During this time, she worked as a Campus Ministry Coordinator. After her bachelor’s degree, she came back to Whitworth to earn her master’s in theology. She later earned her Master of Divinity at Princeton Seminary in New Jersey.
After completing her education, she served at a Presbyterian church as an associate pastor, working with Pennsylvania State students for six years. She came back to Whitworth to take on the role of assistant director on Jan. 16.
“I specifically work with the Summer Fellowship Program, which places students in different churches, nonprofit, ministry internships of sorts throughout the country,” said Maus.
She works with a team of students to recruit organizations and churches that want to partner with students to explore what life and ministry look like in different settings. Maus said she also enjoys conducting interviews with students interested in becoming fellows and hearing their stories about their faith journeys.

“[I get to] see their little nuggets of passion and pull them out and pair them with different sites that are doing really cool things,” said Maus. “To kind of dream alongside students: what could come from this? What good, transformative thing might be waiting with them within a fellowship?”
One of the students Maus works with is Ashley Crawford, an ambassador for the Fellowship Program.
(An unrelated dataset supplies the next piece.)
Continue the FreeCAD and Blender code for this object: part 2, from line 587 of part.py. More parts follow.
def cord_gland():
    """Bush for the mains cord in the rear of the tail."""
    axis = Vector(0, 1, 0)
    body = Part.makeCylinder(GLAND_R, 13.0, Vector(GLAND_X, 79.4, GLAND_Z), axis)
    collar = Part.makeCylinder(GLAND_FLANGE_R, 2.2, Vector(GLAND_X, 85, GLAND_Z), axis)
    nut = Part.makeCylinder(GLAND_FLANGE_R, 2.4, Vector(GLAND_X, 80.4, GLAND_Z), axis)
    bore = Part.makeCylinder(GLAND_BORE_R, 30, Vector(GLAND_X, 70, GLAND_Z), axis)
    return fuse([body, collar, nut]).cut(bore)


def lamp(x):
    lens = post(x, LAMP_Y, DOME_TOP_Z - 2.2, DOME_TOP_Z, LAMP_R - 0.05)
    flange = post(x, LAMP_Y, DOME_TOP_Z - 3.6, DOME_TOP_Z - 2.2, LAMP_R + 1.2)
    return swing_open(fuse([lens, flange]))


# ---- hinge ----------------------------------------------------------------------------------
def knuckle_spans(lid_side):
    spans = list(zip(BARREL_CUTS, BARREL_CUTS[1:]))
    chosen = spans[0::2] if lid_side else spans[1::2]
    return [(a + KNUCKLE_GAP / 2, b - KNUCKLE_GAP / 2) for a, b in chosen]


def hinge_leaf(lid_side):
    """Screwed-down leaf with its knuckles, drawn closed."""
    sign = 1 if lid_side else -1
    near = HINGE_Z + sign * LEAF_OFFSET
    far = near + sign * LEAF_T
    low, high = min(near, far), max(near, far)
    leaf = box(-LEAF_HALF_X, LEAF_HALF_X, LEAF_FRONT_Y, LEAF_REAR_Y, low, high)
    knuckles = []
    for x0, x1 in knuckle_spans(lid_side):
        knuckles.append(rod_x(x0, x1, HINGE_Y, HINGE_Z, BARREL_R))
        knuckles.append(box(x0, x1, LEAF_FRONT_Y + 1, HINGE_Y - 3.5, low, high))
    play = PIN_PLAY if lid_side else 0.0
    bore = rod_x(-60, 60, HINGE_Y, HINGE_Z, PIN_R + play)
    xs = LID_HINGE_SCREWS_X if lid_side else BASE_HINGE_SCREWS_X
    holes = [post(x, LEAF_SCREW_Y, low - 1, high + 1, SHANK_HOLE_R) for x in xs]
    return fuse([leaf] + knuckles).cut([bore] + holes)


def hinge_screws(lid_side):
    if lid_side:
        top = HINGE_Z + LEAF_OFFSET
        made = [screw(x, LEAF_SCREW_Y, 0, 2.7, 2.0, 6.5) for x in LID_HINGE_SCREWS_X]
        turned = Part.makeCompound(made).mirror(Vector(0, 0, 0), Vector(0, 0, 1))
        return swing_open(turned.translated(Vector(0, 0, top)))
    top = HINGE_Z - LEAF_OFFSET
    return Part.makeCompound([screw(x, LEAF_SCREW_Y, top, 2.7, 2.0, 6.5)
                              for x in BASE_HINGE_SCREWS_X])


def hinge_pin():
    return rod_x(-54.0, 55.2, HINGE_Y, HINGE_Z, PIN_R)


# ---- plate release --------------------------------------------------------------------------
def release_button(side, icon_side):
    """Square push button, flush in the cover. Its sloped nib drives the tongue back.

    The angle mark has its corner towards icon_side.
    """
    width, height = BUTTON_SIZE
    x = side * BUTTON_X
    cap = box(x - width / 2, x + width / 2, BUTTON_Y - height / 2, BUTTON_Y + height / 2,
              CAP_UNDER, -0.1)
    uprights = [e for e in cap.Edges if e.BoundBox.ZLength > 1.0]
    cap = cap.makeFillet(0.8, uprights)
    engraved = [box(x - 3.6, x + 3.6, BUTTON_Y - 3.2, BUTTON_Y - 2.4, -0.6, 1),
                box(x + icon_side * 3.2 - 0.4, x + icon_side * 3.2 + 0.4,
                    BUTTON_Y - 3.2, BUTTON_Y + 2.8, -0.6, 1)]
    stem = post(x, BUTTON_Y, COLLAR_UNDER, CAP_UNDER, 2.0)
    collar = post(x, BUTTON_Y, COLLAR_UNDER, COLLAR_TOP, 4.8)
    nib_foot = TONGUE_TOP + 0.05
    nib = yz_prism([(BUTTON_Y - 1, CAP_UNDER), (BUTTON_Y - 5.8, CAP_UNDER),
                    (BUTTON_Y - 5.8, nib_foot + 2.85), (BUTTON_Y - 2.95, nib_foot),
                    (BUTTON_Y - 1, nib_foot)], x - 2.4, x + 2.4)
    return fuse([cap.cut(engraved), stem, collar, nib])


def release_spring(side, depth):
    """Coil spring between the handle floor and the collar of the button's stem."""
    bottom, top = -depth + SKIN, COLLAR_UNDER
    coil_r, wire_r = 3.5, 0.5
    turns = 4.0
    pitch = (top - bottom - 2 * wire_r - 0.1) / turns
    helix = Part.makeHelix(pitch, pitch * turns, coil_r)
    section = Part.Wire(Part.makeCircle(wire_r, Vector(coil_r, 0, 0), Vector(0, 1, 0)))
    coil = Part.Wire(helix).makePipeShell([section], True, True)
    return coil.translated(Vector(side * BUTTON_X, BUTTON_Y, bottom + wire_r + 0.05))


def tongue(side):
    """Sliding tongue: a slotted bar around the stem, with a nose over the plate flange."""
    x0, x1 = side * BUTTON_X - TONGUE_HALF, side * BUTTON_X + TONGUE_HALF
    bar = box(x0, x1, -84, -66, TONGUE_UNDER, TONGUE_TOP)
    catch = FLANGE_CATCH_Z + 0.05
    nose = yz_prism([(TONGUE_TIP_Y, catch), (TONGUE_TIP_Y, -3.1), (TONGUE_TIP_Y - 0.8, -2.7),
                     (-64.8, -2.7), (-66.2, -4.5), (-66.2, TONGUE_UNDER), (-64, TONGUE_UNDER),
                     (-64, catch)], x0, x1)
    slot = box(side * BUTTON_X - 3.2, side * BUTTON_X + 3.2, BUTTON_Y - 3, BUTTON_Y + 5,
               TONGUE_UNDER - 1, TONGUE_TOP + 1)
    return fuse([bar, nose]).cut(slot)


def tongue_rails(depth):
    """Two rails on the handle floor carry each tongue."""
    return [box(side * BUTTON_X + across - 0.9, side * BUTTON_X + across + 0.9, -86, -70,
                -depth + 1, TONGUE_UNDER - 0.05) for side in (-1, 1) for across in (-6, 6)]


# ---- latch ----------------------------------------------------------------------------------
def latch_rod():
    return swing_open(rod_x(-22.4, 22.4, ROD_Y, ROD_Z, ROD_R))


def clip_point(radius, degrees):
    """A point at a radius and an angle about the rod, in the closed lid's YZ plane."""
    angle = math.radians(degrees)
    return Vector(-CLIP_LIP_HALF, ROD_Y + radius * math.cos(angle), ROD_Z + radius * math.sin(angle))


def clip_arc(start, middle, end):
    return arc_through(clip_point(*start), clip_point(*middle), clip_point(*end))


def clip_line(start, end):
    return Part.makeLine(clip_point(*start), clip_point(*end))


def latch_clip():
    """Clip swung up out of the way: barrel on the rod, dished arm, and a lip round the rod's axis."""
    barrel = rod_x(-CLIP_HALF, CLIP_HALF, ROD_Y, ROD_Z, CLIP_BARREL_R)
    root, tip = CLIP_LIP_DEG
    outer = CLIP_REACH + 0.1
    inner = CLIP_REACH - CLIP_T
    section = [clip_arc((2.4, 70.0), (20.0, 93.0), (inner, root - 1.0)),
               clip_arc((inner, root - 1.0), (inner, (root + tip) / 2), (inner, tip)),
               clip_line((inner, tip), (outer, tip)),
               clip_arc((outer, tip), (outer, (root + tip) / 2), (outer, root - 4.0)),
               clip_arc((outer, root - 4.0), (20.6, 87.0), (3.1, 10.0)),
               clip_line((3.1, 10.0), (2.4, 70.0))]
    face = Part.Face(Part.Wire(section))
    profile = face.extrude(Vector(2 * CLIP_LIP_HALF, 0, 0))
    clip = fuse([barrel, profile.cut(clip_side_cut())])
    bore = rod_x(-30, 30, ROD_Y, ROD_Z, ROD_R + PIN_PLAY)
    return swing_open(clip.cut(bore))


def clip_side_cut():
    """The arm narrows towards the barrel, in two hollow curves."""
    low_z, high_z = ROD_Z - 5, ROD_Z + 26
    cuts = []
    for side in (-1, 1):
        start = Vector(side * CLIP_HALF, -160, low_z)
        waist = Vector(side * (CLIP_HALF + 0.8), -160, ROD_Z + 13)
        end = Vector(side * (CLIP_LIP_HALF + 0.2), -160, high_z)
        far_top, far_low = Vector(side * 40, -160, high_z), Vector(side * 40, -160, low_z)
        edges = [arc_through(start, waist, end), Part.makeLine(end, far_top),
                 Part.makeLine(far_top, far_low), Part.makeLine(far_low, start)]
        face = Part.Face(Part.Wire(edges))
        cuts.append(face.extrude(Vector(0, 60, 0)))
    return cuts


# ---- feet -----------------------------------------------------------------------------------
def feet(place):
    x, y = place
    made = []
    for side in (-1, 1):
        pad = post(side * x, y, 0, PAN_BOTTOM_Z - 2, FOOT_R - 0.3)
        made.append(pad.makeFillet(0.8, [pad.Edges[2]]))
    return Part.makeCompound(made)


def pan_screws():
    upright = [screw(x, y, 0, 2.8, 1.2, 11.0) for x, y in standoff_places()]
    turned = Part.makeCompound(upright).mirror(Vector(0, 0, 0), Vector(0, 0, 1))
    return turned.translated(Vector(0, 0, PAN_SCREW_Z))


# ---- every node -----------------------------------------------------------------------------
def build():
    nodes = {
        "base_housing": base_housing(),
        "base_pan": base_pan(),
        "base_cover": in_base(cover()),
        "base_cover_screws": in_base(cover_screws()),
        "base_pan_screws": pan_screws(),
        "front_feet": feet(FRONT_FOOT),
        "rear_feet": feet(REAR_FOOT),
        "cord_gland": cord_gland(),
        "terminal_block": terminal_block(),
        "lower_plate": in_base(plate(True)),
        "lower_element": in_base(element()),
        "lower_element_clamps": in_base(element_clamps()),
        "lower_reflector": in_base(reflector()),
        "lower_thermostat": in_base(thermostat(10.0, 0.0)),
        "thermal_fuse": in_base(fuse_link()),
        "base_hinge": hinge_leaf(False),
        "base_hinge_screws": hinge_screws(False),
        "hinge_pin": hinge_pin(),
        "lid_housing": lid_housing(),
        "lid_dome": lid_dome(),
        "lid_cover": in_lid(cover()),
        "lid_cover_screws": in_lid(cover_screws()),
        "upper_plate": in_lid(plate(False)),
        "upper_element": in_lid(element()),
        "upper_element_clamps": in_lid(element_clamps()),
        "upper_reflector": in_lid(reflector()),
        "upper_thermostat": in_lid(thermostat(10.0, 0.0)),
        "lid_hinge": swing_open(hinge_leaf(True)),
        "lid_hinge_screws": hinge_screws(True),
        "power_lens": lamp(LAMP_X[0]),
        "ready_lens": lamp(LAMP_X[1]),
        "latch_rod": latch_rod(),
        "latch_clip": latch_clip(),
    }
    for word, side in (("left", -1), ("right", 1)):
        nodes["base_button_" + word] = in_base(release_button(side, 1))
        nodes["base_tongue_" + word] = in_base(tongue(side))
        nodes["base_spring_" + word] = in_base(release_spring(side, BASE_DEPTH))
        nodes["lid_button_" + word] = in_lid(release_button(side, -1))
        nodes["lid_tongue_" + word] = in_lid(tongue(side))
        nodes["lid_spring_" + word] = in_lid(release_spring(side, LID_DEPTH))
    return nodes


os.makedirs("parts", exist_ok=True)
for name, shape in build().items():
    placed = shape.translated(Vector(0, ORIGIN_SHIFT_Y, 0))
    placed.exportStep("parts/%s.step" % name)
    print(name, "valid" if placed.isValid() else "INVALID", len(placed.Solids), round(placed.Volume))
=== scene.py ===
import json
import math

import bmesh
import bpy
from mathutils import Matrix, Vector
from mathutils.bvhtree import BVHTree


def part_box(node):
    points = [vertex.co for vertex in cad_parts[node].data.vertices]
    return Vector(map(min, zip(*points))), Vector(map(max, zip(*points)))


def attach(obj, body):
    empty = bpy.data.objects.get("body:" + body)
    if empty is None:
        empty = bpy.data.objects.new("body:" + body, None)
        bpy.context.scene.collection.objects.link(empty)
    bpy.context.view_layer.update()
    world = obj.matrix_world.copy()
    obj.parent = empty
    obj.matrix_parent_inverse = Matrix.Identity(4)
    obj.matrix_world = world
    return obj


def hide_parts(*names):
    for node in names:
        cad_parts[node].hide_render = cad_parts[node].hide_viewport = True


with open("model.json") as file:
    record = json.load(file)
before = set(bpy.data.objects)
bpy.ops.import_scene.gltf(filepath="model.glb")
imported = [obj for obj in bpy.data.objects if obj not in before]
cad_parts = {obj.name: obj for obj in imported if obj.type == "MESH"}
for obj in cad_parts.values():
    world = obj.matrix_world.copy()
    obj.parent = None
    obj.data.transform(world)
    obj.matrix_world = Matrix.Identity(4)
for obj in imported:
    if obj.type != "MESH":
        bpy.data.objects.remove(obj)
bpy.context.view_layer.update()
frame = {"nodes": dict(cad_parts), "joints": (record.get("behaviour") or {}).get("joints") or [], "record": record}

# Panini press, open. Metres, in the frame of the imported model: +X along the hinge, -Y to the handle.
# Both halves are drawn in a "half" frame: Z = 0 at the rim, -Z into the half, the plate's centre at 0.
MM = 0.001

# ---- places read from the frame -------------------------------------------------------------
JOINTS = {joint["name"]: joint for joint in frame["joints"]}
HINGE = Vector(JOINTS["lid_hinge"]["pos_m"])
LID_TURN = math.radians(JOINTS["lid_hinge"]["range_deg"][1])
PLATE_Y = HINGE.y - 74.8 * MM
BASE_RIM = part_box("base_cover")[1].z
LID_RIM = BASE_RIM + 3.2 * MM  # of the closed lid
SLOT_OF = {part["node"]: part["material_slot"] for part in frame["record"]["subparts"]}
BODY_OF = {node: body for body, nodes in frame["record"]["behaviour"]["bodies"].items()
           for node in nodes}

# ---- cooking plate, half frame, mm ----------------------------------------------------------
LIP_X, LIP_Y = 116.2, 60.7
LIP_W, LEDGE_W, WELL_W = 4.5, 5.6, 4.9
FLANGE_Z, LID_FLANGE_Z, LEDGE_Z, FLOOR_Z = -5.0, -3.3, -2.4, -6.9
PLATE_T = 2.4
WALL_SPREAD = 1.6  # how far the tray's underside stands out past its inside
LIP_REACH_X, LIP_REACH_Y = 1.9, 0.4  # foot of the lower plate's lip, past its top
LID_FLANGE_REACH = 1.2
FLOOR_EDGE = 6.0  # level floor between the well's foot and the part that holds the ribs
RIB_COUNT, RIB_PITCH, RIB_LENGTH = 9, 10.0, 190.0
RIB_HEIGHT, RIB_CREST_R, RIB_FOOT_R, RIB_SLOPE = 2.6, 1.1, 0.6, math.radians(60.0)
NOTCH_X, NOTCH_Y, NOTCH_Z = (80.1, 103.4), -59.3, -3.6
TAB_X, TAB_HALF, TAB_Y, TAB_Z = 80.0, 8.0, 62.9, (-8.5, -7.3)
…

“I am so thankful that we have Allison,” said Crawford. “She has been such a joy in the past few weeks of here starting here at Whitworth, she just beings such a light.”
Maus said she is also grateful for the ambassadors and the OCE because they have been helpful as she has settled into her new role. Although Maus has experience with ministry on campus, she is newer to the fellowship program since it has only been around for 10 years, according to Maus.
She has been working alongside the ambassadors, who have all completed a fellowship before, to learn about this program. But she also hopes to bring her own “personal flavor” to the program as well.
“I’m an ordained minister,” said Maus. “I bring in a pastoral care and thoughtfulness that I hope will bring some depth to the program that already has so much depth and rootedness.”
Crawford is looking forward to seeing what else Maus will bring to the program.
“She cares about you as a person, so I’m excited for to connect with each of the students in the program,” said Crawford.
Maus has already been connecting with students through their shared experiences of being Whitworth students.
“It’s fun getting to talk with her about some of our experiences,” said Crawford. “How she was a Whitworth student, what that compares to now… and her desire to come back and continue to pour into it in a new way.”